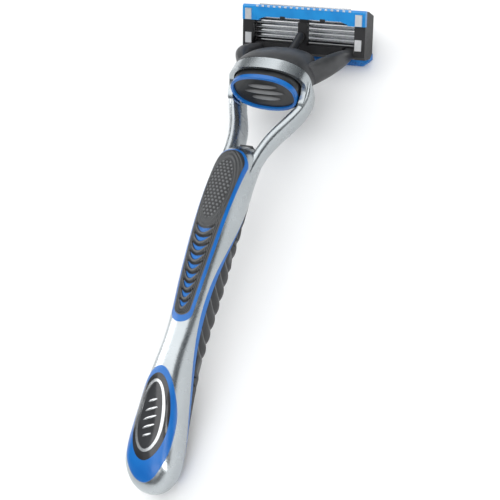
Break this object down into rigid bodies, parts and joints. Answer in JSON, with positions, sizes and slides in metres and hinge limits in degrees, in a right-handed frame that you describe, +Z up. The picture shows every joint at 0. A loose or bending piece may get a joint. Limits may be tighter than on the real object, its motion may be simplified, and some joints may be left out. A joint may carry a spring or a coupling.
{
  "type": "cartridge razor",
  "caption": "Wet-shaving cartridge razor: plated fork-necked handle with elastomer grips, eject button, and a pivoting multi-blade cartridge on a release yoke.",
  "frame": {"origin": "centre of the razor's footprint as it lies on its back, at the level of the table it lies on", "axes": "+Y from the handle's tail to the head, +Z up through the thumb grip, +X along the blades"},
  "size_m": [0.0404, 0.15, 0.0266],
  "materials": {
    "chrome_casting": "bright plated",
    "blue_plastic": "gloss",
    "cap_blue": "satin gloss",
    "grip_elastomer": "matt moulded",
    "guard_elastomer": "matt moulded",
    "black_gloss": "gloss",
    "silver_trim": "satin",
    "dark_plastic": "satin moulded",
    "yoke_plastic": "satin moulded",
    "black_plastic": "satin moulded",
    "blade_steel": "ground",
    "spring_steel": "drawn wire",
    "clip_metal": "satin",
    "lubricant": "waxy"
  },
  "bodies": {
    "handle": {"handle_frame": "chrome_casting", "thumb_grip_carrier": "blue_plastic", "thumb_grip": "grip_elastomer", "rear_grip_carrier": "blue_plastic", "rear_grip": "grip_elastomer", "badge_cap": "blue_plastic", "badge_inlay": "black_gloss", "badge_ring": "silver_trim", "fork_insert": "dark_plastic", "docking_insert": "dark_plastic", "plunger_spring": "spring_steel"},
    "eject_button": {"button_drum": "dark_plastic", "button_rim": "blue_plastic", "button_pad": "grip_elastomer", "ejector_fork": "dark_plastic"},
    "plunger": {"plunger": "dark_plastic"},
    "yoke": {"yoke": "yoke_plastic"},
    "cartridge": {"cartridge_frame": "black_plastic", "trimmer_cap": "cap_blue", "trimmer_blade": "blade_steel", "guard": "guard_elastomer", "lubricating_strip": "lubricant", "retaining_clip_left": "clip_metal", "retaining_clip_right": "clip_metal"},
    "blade_1": {"blade_1": "blade_steel", "blade_support_1": "blade_steel"},
    "blade_2": {"blade_2": "blade_steel", "blade_support_2": "blade_steel"},
    "blade_3": {"blade_3": "blade_steel", "blade_support_3": "blade_steel"},
    "blade_4": {"blade_4": "blade_steel", "blade_support_4": "blade_steel"},
    "blade_5": {"blade_5": "blade_steel", "blade_support_5": "blade_steel"}
  },
  "joints": [
    {"name": "eject_button_press", "type": "slide", "parent": "handle", "child": "eject_button", "axis": [0, 0.9703, -0.2419], "range_m": [0, 0.0022], "stiffness_N_per_m": 700, "springref_m": -0.002},
    {"name": "cartridge_release", "type": "slide", "parent": "handle", "child": "yoke", "axis": [0, 0.9703, -0.2419], "range_m": [0, 0.0022]},
    {"name": "cartridge_pivot", "type": "hinge", "parent": "yoke", "child": "cartridge", "pos_m": [0, 0.06327, 0.00551], "axis": [1, 0, 0], "range_deg": [0, 38], "stiffness_Nm_per_rad": 0.003, "springref_deg": -28.65},
    {"name": "plunger_slide", "type": "slide", "parent": "handle", "child": "plunger", "axis": [0, 0.9703, -0.2419], "range_m": [-0.00348, 0], "deforming": ["plunger_spring"]},
    {"name": "blade_1_float", "type": "slide", "parent": "cartridge", "child": "blade_1", "axis": [0, -0.6494, 0.7604], "range_m": [0, 0.00025], "stiffness_N_per_m": 400, "springref_m": -0.0002},
    {"name": "blade_2_float", "type": "slide", "parent": "cartridge", "child": "blade_2", "axis": [0, -0.6494, 0.7604], "range_m": [0, 0.00025], "stiffness_N_per_m": 400, "springref_m": -0.0002},
    {"name": "blade_3_float", "type": "slide", "parent": "cartridge", "child": "blade_3", "axis": [0, -0.6494, 0.7604], "range_m": [0, 0.00025], "stiffness_N_per_m": 400, "springref_m": -0.0002},
    {"name": "blade_4_float", "type": "slide", "parent": "cartridge", "child": "blade_4", "axis": [0, -0.6494, 0.7604], "range_m": [0, 0.00025], "stiffness_N_per_m": 400, "springref_m": -0.0002},
    {"name": "blade_5_float", "type": "slide", "parent": "cartridge", "child": "blade_5", "axis": [0, -0.6494, 0.7604], "range_m": [0, 0.00025], "stiffness_N_per_m": 400, "springref_m": -0.0002}
  ],
  "couplings": [
    {"joint": "cartridge_release", "follows": "eject_button_press", "ratio": 1},
    {"joint": "plunger_slide", "follows": "cartridge_pivot", "m_per_rad": -0.0052}
  ]
}
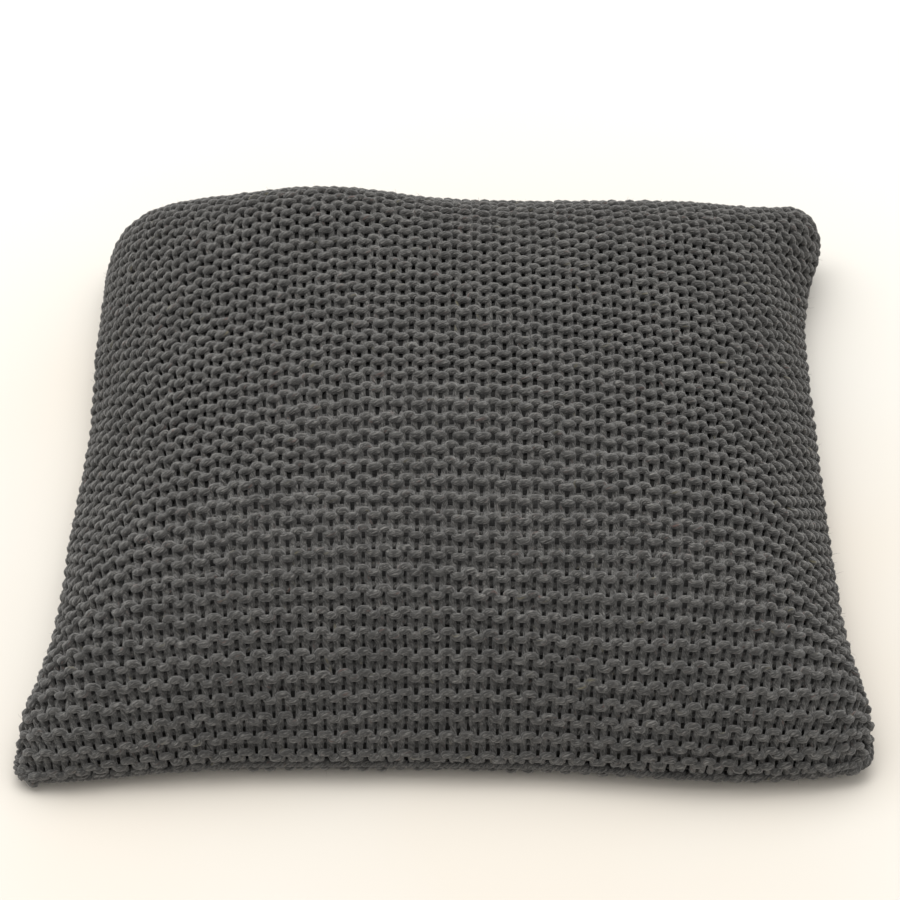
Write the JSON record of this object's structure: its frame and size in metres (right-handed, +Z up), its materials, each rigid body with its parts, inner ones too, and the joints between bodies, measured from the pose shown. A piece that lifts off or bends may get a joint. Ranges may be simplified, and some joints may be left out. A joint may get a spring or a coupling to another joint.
{
  "type": "throw pillow",
  "caption": "Square knitted throw pillow: garter-stitch cover in two panels with a rear zip, dark lining and a removable fibre-filled insert.",
  "frame": {"origin": "on the surface the cushion lies on, under the middle of its outline", "axes": "+Z up through the thickness, +X along the front and rear edges, +Y towards the rear edge with the zip"},
  "size_m": [0.487, 0.487, 0.1405],
  "materials": {
    "knit_yarn": "charcoal melange wool-look yarn, matte with fine fuzz",
    "seam_yarn": "same yarn, pulled tight",
    "lining_cloth": "fine matte woven cotton",
    "zip_tape": "woven polyester tape",
    "zip_coil": "satin nylon coil",
    "zip_metal": "dark lacquered die-cast metal",
    "sewing_thread": "spun polyester thread",
    "insert_cloth": "white non-woven casing",
    "insert_thread": "white overlock thread",
    "fibre_filling": "white hollow-fibre filling",
    "label_satin": "blank white satin ribbon"
  },
  "bodies": {
    "cushion": {"front_knit_panel": "knit_yarn", "back_knit_panel": "knit_yarn", "edge_seam_yarn": "seam_yarn", "lining_front": "lining_cloth", "lining_back": "lining_cloth", "zip_tape_upper": "zip_tape", "zip_tape_lower": "zip_tape", "zip_coil_upper": "zip_coil", "zip_coil_lower": "zip_coil", "zip_top_stops": "zip_metal", "zip_bottom_stop": "zip_metal", "zip_stitches_upper": "sewing_thread", "zip_stitches_lower": "sewing_thread", "insert_casing_upper": "insert_cloth", "insert_casing_lower": "insert_cloth", "insert_edge_seam": "insert_thread", "insert_closing_seam": "insert_thread", "insert_filling": "fibre_filling", "care_label": "label_satin"},
    "slider": {"zip_slider": "zip_metal"},
    "pull_tab": {"zip_pull_tab": "zip_metal"}
  },
  "joints": [
    {"name": "zip_slide", "type": "slide", "parent": "cushion", "child": "slider", "axis": [-1, 0, 0], "range_m": [0, 0.3784]},
    {"name": "pull_tab_swing", "type": "hinge", "parent": "slider", "child": "pull_tab", "pos_m": [0.1892, 0.23205, 0.014], "axis": [0, 0, -1], "range_deg": [0, 150]}
  ]
}
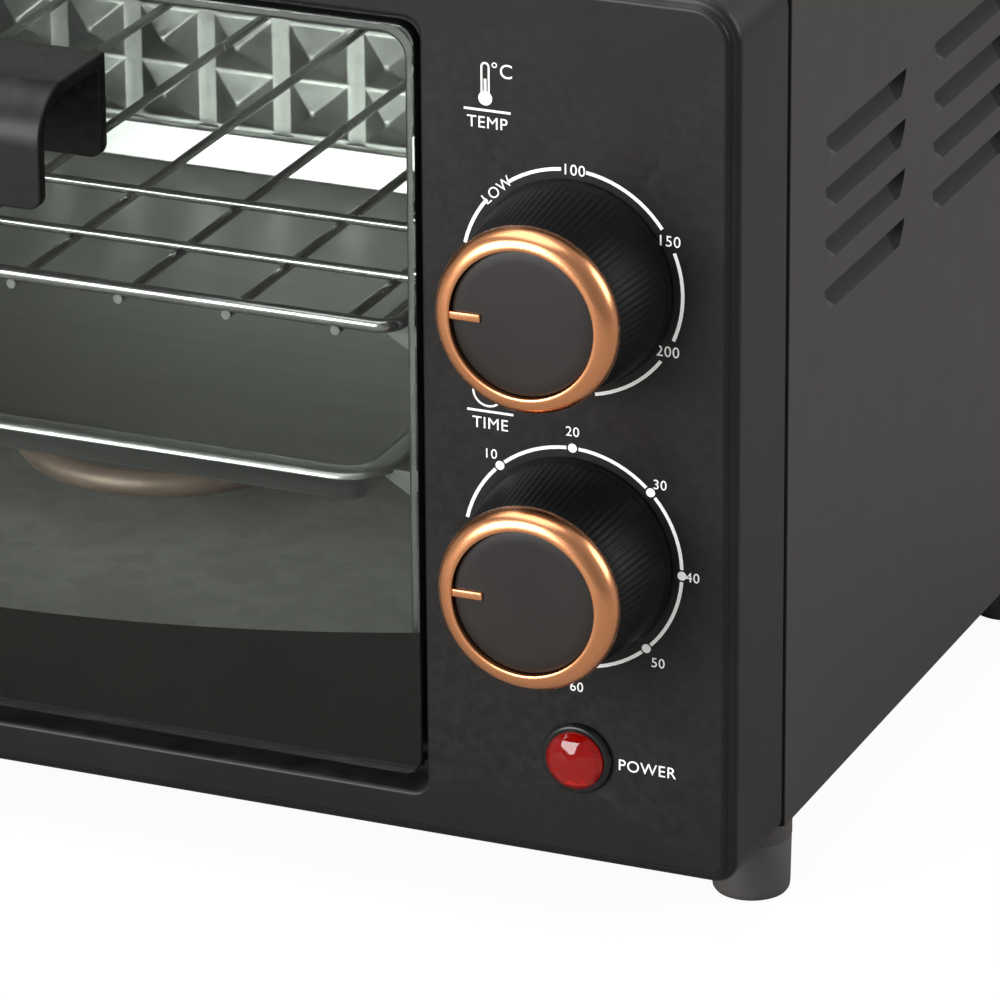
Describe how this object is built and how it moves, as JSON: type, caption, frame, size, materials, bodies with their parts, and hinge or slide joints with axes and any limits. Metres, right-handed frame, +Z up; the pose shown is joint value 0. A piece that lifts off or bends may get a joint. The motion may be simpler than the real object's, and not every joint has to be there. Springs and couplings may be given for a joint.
{
  "type": "toaster oven",
  "caption": "Small countertop toaster oven with a drop-down glass door, hook handle, temperature and time knobs, indicator lamp, wire rack and tray, louvred cover on round feet.",
  "frame": {"origin": "on the table, under the middle of the whole oven's box", "axes": "+X to the user's right along the width, -Y towards the user (door and knobs), +Z up"},
  "size_m": [0.34, 0.274, 0.2132],
  "materials": {
    "enamel_black": "satin black paint, fine orange peel",
    "cover_black": "matt black textured paint",
    "galvanised": "galvanised sheet, dull spangle",
    "chrome_wire": "bright chrome",
    "tray_steel": "drawn sheet, faint draw lines",
    "heater_sheath": "heat-tinted steel",
    "ceramic": "unglazed",
    "steel": "zinc plated",
    "glass": "clear toughened glass, faint green-grey",
    "handle_black": "satin moulded",
    "knob_black": "fine ribs, satin",
    "copper_plate": "satin copper-coloured plate",
    "face_black": "satin",
    "rubber_black": "matt",
    "foot_black": "satin moulded",
    "phenolic": "dark moulded",
    "red_gem": "clear red, gem cut",
    "bulb_glass": "clear",
    "lead_sleeve": "woven glass sleeve"
  },
  "bodies": {
    "housing": {"front_frame": "enamel_black", "cover": "cover_black", "rear_panel": "cover_black", "bottom_plate": "galvanised", "foot_front_left": "foot_black", "foot_front_right": "foot_black", "foot_rear_left": "foot_black", "foot_rear_right": "foot_black", "foot_screws": "steel", "rear_screws": "steel", "cord_gland": "rubber_black", "cavity_mouth": "galvanised", "cavity_wall_left": "galvanised", "cavity_wall_right": "galvanised", "cavity_roof": "galvanised", "cavity_floor": "galvanised", "cavity_back": "galvanised", "lower_heater": "heater_sheath", "upper_heater": "heater_sheath", "heater_bushes": "ceramic", "heater_tabs": "steel", "thermostat": "phenolic", "timer": "steel", "timer_bell": "steel", "control_screws": "steel", "lamp_sleeve": "handle_black", "lamp_lens": "red_gem", "lamp_bulb": "bulb_glass", "wiring": "lead_sleeve"},
    "door": {"door_glass": "glass", "handle": "handle_black", "handle_screws": "steel", "handle_washers": "rubber_black", "hinge_bar": "enamel_black", "hinge_pin_left": "steel", "hinge_pin_right": "steel"},
    "temp_control": {"temp_knob": "knob_black", "temp_knob_trim": "copper_plate", "temp_knob_face": "face_black", "temp_shaft": "steel"},
    "time_control": {"time_knob": "knob_black", "time_knob_trim": "copper_plate", "time_knob_face": "face_black", "time_shaft": "steel"},
    "rack": {"wire_rack": "chrome_wire"},
    "tray": {"baking_tray": "tray_steel"}
  },
  "joints": [
    {"name": "door_hinge", "type": "hinge", "parent": "housing", "child": "door", "pos_m": [-0.0263, -0.0987, 0.0353], "axis": [1, 0, 0], "range_deg": [0, 85]},
    {"name": "temp_knob_turn", "type": "hinge", "parent": "housing", "child": "temp_control", "pos_m": [0.1337, -0.105, 0.1487], "axis": [0, 1, 0], "range_deg": [0, 255]},
    {"name": "time_knob_turn", "type": "hinge", "parent": "housing", "child": "time_control", "pos_m": [0.1337, -0.105, 0.0875], "axis": [0, 1, 0], "range_deg": [0, 265]},
    {"name": "rack_slide", "type": "slide", "parent": "housing", "child": "rack", "axis": [0, -1, 0], "range_m": [0, 0.1]},
    {"name": "tray_slide", "type": "slide", "parent": "housing", "child": "tray", "axis": [0, -1, 0], "range_m": [0, 0.07]}
  ],
  "couplings": [
    {"joint": "rack_slide", "follows": "door_hinge", "m_per_rad": 0.0636},
    {"joint": "tray_slide", "follows": "door_hinge", "m_per_rad": 0.045}
  ]
}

---------------

### Directive
In the entries above, count each line holding "down" and report the total and nothing more.

### Answer
2